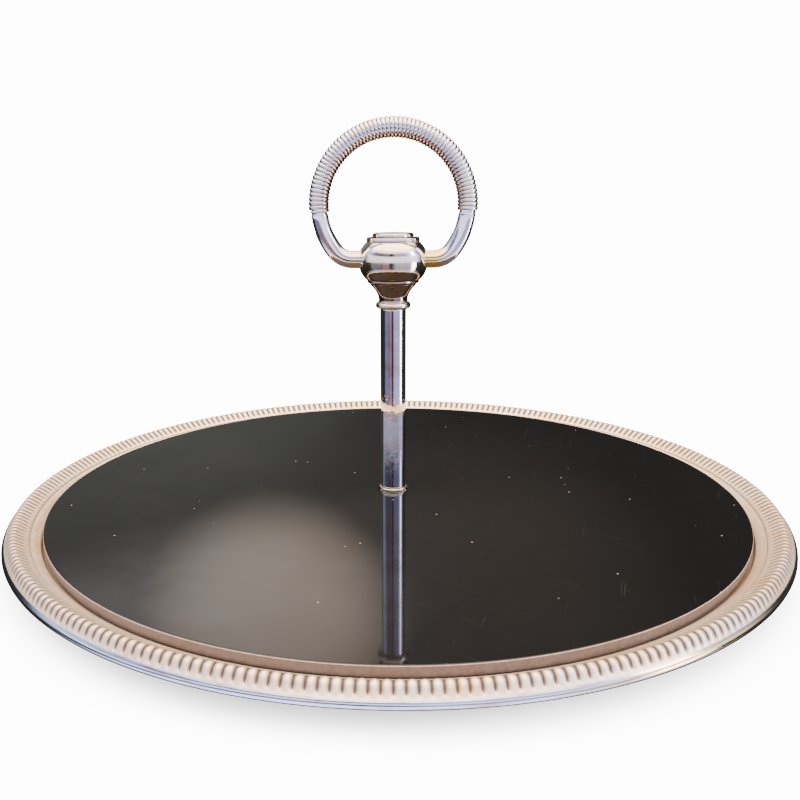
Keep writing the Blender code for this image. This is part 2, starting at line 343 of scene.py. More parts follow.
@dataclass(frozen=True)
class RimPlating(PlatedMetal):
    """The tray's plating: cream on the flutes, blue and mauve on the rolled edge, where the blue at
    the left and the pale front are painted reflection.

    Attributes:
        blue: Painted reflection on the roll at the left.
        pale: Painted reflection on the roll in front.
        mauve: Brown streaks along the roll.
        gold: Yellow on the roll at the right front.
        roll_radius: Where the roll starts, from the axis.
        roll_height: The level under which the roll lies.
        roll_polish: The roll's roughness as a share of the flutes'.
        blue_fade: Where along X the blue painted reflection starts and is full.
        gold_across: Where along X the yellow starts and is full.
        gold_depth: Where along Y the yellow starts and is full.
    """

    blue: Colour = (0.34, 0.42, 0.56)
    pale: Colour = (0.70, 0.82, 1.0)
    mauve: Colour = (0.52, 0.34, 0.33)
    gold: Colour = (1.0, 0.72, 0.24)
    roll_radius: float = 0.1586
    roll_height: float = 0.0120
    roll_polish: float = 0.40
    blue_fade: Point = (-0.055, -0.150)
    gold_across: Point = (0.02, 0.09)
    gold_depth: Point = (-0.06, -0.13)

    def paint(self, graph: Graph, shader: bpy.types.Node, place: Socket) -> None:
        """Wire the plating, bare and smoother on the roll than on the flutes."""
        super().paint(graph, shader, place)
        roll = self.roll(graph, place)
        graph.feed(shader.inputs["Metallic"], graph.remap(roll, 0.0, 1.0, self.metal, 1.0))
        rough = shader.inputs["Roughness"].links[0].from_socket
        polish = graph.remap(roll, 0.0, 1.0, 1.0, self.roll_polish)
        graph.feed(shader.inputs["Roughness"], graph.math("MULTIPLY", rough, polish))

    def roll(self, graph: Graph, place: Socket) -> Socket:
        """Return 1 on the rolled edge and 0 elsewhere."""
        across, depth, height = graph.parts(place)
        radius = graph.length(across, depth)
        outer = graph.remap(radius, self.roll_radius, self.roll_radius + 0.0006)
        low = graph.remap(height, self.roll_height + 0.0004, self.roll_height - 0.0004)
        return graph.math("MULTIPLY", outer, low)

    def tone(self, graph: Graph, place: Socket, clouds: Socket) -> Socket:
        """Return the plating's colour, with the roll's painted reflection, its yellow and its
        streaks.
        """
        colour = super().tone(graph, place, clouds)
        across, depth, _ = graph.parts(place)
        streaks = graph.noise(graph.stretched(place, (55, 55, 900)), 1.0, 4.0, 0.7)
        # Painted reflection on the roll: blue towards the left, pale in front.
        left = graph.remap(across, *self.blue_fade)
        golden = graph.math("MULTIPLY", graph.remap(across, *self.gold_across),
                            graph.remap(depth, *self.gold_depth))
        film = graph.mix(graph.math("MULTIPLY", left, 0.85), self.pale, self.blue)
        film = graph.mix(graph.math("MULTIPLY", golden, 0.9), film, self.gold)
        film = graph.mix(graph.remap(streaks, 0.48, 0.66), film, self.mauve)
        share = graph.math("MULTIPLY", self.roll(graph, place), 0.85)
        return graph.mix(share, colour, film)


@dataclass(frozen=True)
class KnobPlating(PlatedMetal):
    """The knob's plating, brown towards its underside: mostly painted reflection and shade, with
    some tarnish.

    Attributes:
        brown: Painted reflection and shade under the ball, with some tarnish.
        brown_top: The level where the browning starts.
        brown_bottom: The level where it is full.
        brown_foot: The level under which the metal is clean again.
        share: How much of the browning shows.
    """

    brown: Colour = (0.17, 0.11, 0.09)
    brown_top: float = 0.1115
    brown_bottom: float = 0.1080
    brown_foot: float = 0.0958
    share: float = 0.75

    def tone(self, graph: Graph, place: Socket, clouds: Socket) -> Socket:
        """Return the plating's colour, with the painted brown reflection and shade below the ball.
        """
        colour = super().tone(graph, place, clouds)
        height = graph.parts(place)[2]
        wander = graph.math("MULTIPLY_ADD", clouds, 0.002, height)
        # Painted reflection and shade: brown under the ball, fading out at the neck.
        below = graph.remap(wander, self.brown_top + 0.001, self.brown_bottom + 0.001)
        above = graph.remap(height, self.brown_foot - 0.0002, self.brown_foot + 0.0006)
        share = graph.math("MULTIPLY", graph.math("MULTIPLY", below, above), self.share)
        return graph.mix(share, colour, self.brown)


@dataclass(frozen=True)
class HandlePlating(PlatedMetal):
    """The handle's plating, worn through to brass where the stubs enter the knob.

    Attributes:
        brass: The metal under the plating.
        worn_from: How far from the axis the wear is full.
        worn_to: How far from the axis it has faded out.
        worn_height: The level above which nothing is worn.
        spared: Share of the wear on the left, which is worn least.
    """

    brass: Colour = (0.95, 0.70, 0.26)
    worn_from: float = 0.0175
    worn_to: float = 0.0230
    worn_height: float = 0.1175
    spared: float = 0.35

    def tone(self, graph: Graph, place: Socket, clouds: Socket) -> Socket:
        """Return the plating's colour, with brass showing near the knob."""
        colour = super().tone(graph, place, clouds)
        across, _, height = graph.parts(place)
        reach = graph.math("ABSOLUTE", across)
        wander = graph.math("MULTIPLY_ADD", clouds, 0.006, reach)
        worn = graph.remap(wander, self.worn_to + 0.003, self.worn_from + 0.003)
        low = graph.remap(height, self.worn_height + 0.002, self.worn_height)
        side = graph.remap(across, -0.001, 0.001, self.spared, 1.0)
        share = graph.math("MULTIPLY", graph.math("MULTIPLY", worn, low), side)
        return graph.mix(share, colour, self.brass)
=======
### [THE EXERCISE]
Write out all the lines again, exactly as they are.

### [TASK RESULT]
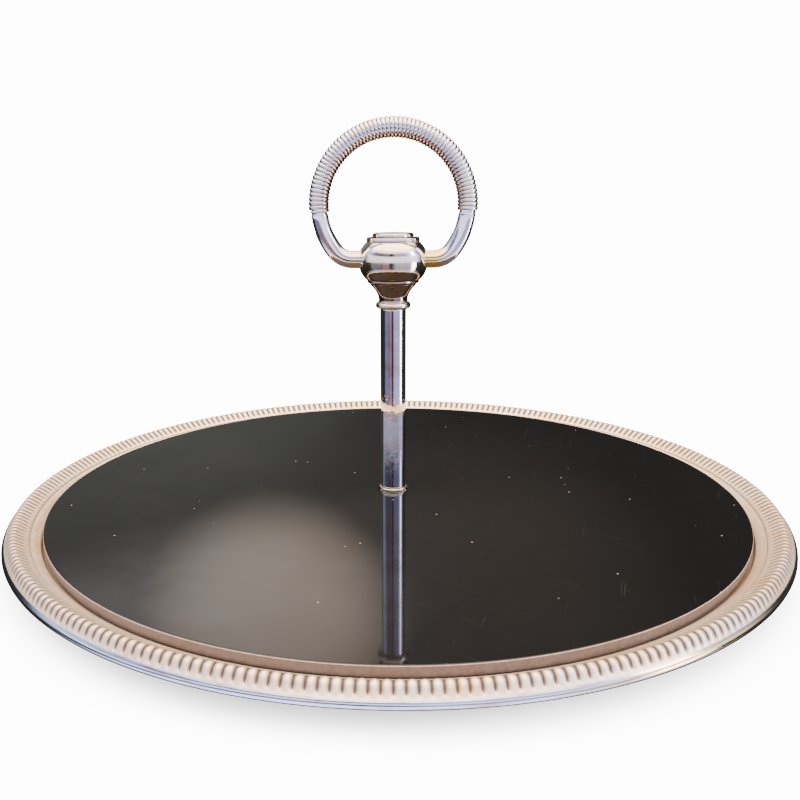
Keep writing the Blender code for this image. This is part 2, starting at line 343 of scene.py. More parts follow.
@dataclass(frozen=True)
class RimPlating(PlatedMetal):
    """The tray's plating: cream on the flutes, blue and mauve on the rolled edge, where the blue at
    the left and the pale front are painted reflection.

    Attributes:
        blue: Painted reflection on the roll at the left.
        pale: Painted reflection on the roll in front.
        mauve: Brown streaks along the roll.
        gold: Yellow on the roll at the right front.
        roll_radius: Where the roll starts, from the axis.
        roll_height: The level under which the roll lies.
        roll_polish: The roll's roughness as a share of the flutes'.
        blue_fade: Where along X the blue painted reflection starts and is full.
        gold_across: Where along X the yellow starts and is full.
        gold_depth: Where along Y the yellow starts and is full.
    """

    blue: Colour = (0.34, 0.42, 0.56)
    pale: Colour = (0.70, 0.82, 1.0)
    mauve: Colour = (0.52, 0.34, 0.33)
    gold: Colour = (1.0, 0.72, 0.24)
    roll_radius: float = 0.1586
    roll_height: float = 0.0120
    roll_polish: float = 0.40
    blue_fade: Point = (-0.055, -0.150)
    gold_across: Point = (0.02, 0.09)
    gold_depth: Point = (-0.06, -0.13)

    def paint(self, graph: Graph, shader: bpy.types.Node, place: Socket) -> None:
        """Wire the plating, bare and smoother on the roll than on the flutes."""
        super().paint(graph, shader, place)
        roll = self.roll(graph, place)
        graph.feed(shader.inputs["Metallic"], graph.remap(roll, 0.0, 1.0, self.metal, 1.0))
        rough = shader.inputs["Roughness"].links[0].from_socket
        polish = graph.remap(roll, 0.0, 1.0, 1.0, self.roll_polish)
        graph.feed(shader.inputs["Roughness"], graph.math("MULTIPLY", rough, polish))

    def roll(self, graph: Graph, place: Socket) -> Socket:
        """Return 1 on the rolled edge and 0 elsewhere."""
        across, depth, height = graph.parts(place)
        radius = graph.length(across, depth)
        outer = graph.remap(radius, self.roll_radius, self.roll_radius + 0.0006)
        low = graph.remap(height, self.roll_height + 0.0004, self.roll_height - 0.0004)
        return graph.math("MULTIPLY", outer, low)

    def tone(self, graph: Graph, place: Socket, clouds: Socket) -> Socket:
        """Return the plating's colour, with the roll's painted reflection, its yellow and its
        streaks.
        """
        colour = super().tone(graph, place, clouds)
        across, depth, _ = graph.parts(place)
        streaks = graph.noise(graph.stretched(place, (55, 55, 900)), 1.0, 4.0, 0.7)
        # Painted reflection on the roll: blue towards the left, pale in front.
        left = graph.remap(across, *self.blue_fade)
        golden = graph.math("MULTIPLY", graph.remap(across, *self.gold_across),
                            graph.remap(depth, *self.gold_depth))
        film = graph.mix(graph.math("MULTIPLY", left, 0.85), self.pale, self.blue)
        film = graph.mix(graph.math("MULTIPLY", golden, 0.9), film, self.gold)
        film = graph.mix(graph.remap(streaks, 0.48, 0.66), film, self.mauve)
        share = graph.math("MULTIPLY", self.roll(graph, place), 0.85)
        return graph.mix(share, colour, film)


@dataclass(frozen=True)
class KnobPlating(PlatedMetal):
    """The knob's plating, brown towards its underside: mostly painted reflection and shade, with
    some tarnish.

    Attributes:
        brown: Painted reflection and shade under the ball, with some tarnish.
        brown_top: The level where the browning starts.
        brown_bottom: The level where it is full.
        brown_foot: The level under which the metal is clean again.
        share: How much of the browning shows.
    """

    brown: Colour = (0.17, 0.11, 0.09)
    brown_top: float = 0.1115
    brown_bottom: float = 0.1080
    brown_foot: float = 0.0958
    share: float = 0.75

    def tone(self, graph: Graph, place: Socket, clouds: Socket) -> Socket:
        """Return the plating's colour, with the painted brown reflection and shade below the ball.
        """
        colour = super().tone(graph, place, clouds)
        height = graph.parts(place)[2]
        wander = graph.math("MULTIPLY_ADD", clouds, 0.002, height)
        # Painted reflection and shade: brown under the ball, fading out at the neck.
        below = graph.remap(wander, self.brown_top + 0.001, self.brown_bottom + 0.001)
        above = graph.remap(height, self.brown_foot - 0.0002, self.brown_foot + 0.0006)
        share = graph.math("MULTIPLY", graph.math("MULTIPLY", below, above), self.share)
        return graph.mix(share, colour, self.brown)


@dataclass(frozen=True)
class HandlePlating(PlatedMetal):
    """The handle's plating, worn through to brass where the stubs enter the knob.

    Attributes:
        brass: The metal under the plating.
        worn_from: How far from the axis the wear is full.
        worn_to: How far from the axis it has faded out.
        worn_height: The level above which nothing is worn.
        spared: Share of the wear on the left, which is worn least.
    """

    brass: Colour = (0.95, 0.70, 0.26)
    worn_from: float = 0.0175
    worn_to: float = 0.0230
    worn_height: float = 0.1175
    spared: float = 0.35

    def tone(self, graph: Graph, place: Socket, clouds: Socket) -> Socket:
        """Return the plating's colour, with brass showing near the knob."""
        colour = super().tone(graph, place, clouds)
        across, _, height = graph.parts(place)
        reach = graph.math("ABSOLUTE", across)
        wander = graph.math("MULTIPLY_ADD", clouds, 0.006, reach)
        worn = graph.remap(wander, self.worn_to + 0.003, self.worn_from + 0.003)
        low = graph.remap(height, self.worn_height + 0.002, self.worn_height)
        side = graph.remap(across, -0.001, 0.001, self.spared, 1.0)
        share = graph.math("MULTIPLY", graph.math("MULTIPLY", worn, low), side)
        return graph.mix(share, colour, self.brass)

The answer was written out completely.